*TASK INPUT*.
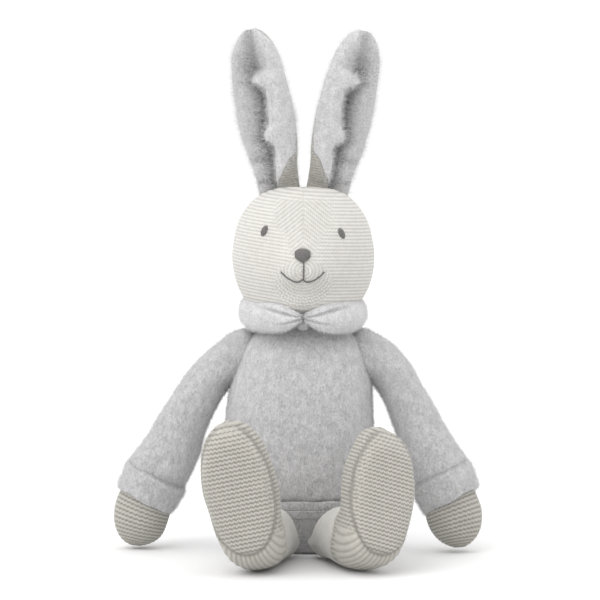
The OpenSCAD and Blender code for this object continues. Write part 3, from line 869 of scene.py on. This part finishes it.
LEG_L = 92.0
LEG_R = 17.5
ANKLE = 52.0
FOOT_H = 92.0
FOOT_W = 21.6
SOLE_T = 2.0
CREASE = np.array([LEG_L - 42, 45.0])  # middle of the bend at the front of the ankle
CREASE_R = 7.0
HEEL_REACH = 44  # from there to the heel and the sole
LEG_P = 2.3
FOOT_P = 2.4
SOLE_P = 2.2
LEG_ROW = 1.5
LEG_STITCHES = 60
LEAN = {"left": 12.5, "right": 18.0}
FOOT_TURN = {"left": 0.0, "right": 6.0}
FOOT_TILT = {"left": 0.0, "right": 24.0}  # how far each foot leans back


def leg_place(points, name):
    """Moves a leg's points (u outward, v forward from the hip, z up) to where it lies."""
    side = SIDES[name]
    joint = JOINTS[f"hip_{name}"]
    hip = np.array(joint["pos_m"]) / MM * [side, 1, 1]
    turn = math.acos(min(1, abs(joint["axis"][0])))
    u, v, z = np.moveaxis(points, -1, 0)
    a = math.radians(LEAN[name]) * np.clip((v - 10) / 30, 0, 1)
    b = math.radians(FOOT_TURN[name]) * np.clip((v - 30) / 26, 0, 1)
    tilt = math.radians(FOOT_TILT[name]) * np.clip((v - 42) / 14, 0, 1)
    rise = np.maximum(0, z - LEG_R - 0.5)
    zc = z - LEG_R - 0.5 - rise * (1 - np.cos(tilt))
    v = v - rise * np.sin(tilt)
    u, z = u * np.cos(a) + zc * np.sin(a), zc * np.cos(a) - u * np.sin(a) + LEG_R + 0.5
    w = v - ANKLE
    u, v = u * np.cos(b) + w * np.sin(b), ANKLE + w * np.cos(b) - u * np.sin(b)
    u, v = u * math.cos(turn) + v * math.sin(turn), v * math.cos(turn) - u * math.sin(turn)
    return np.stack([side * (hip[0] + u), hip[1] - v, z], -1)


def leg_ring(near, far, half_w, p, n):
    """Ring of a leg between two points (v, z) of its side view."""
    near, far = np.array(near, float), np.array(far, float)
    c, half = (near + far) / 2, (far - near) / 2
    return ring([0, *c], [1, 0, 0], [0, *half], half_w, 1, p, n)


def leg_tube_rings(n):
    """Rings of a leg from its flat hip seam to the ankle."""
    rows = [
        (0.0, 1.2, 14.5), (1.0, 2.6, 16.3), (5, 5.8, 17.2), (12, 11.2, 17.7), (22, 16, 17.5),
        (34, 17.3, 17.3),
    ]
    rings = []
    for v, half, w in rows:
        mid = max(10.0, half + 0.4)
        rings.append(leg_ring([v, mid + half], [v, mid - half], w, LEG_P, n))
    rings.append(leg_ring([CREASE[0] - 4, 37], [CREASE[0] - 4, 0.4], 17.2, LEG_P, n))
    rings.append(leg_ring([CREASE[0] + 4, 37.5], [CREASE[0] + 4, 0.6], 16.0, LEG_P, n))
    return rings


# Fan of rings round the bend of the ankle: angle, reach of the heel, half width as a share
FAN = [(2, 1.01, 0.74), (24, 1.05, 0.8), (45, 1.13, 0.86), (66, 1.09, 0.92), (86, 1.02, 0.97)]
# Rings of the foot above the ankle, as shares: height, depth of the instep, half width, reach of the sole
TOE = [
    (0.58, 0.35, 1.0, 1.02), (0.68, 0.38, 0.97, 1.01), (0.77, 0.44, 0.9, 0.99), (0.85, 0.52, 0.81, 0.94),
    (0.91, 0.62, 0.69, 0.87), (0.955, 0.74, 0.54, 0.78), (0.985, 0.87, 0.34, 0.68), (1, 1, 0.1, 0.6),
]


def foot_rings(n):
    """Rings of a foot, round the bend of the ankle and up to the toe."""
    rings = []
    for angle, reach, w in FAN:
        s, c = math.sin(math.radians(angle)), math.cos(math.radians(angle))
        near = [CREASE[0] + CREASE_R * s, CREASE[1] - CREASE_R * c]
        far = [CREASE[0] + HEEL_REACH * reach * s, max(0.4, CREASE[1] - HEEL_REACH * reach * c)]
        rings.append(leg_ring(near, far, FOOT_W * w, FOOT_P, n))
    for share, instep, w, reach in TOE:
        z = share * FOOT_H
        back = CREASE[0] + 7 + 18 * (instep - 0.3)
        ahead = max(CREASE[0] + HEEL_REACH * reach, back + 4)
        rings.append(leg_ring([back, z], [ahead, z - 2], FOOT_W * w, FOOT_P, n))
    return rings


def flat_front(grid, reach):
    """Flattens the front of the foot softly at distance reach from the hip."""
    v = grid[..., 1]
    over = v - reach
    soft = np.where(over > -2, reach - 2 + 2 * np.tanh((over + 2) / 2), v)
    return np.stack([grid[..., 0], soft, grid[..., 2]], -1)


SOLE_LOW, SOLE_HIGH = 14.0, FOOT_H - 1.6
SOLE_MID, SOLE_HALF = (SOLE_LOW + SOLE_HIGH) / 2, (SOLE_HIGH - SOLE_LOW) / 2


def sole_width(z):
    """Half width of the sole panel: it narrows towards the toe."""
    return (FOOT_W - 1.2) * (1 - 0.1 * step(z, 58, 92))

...

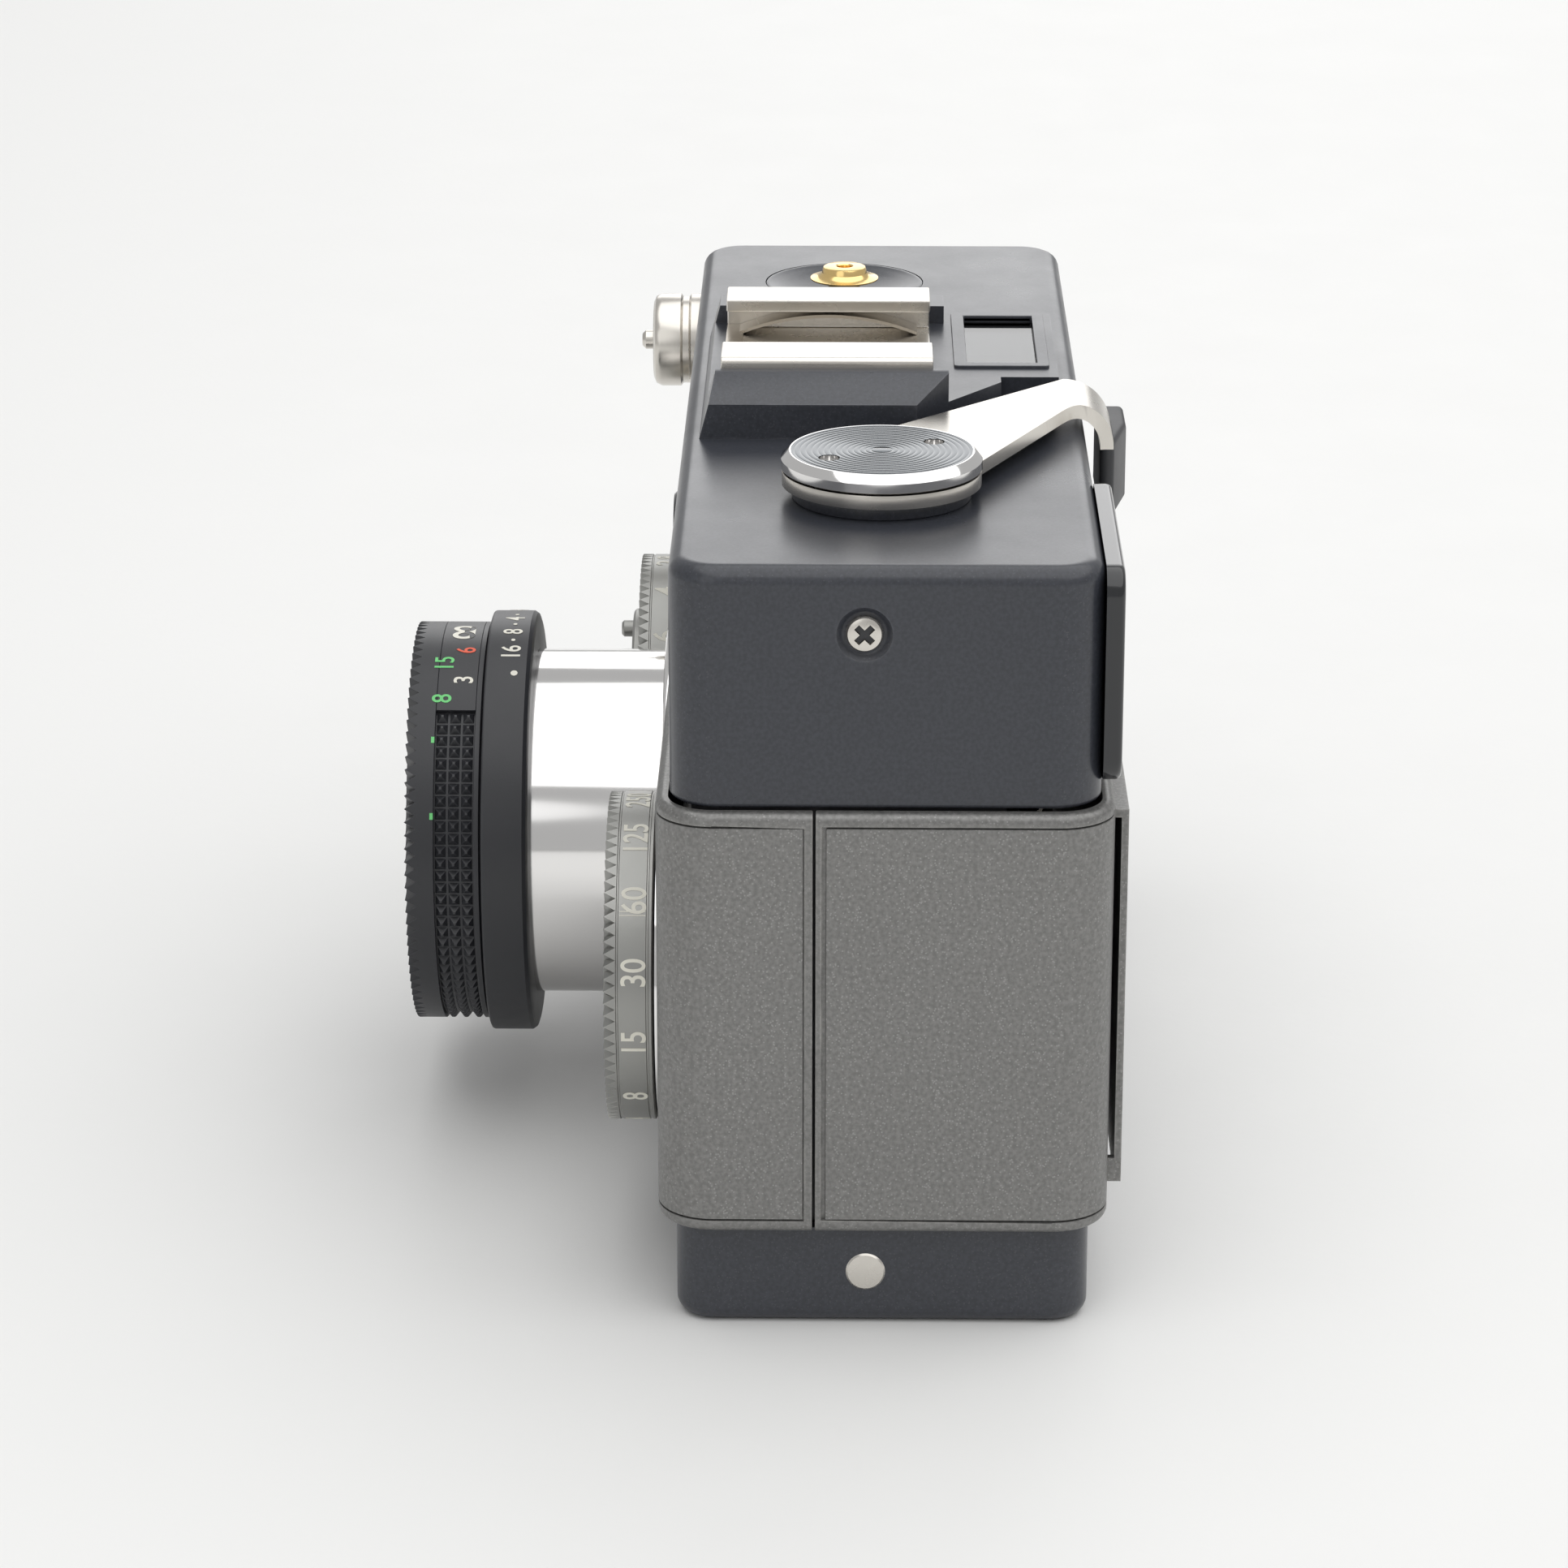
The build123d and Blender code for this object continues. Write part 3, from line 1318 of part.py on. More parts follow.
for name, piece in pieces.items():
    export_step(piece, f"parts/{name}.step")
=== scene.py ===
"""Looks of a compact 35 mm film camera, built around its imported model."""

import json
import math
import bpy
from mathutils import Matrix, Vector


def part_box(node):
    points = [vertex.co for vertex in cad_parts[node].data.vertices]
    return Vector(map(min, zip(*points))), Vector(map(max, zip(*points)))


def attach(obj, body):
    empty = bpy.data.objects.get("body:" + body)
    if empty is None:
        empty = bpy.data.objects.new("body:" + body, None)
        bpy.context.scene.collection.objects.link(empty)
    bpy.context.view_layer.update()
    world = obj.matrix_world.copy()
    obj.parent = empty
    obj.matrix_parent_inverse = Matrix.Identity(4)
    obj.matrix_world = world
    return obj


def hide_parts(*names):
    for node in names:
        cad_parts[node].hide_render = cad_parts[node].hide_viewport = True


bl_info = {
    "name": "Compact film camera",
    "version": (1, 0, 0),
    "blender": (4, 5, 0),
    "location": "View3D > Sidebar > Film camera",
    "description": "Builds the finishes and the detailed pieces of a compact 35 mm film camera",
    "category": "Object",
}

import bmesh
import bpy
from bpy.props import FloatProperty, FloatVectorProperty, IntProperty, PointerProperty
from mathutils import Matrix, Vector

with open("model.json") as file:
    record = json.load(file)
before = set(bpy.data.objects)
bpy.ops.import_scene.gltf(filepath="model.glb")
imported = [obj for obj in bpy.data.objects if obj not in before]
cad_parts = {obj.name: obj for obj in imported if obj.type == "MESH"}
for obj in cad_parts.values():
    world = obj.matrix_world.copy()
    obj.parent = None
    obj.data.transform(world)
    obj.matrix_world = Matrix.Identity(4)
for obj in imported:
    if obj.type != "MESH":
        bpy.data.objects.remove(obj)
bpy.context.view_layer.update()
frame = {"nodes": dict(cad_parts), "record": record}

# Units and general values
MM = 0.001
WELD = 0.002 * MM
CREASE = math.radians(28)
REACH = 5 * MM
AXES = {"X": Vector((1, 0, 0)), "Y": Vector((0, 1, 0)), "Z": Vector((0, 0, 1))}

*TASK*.
Above are some lines. Repeat exactly, and only, those from the line that has "The OpenSCAD and" through the line that has "foot leans back".

*TASK RESULT*.
The OpenSCAD and Blender code for this object continues. Write part 3, from line 869 of scene.py on. This part finishes it.
LEG_L = 92.0
LEG_R = 17.5
ANKLE = 52.0
FOOT_H = 92.0
FOOT_W = 21.6
SOLE_T = 2.0
CREASE = np.array([LEG_L - 42, 45.0])  # middle of the bend at the front of the ankle
CREASE_R = 7.0
HEEL_REACH = 44  # from there to the heel and the sole
LEG_P = 2.3
FOOT_P = 2.4
SOLE_P = 2.2
LEG_ROW = 1.5
LEG_STITCHES = 60
LEAN = {"left": 12.5, "right": 18.0}
FOOT_TURN = {"left": 0.0, "right": 6.0}
FOOT_TILT = {"left": 0.0, "right": 24.0}  # how far each foot leans back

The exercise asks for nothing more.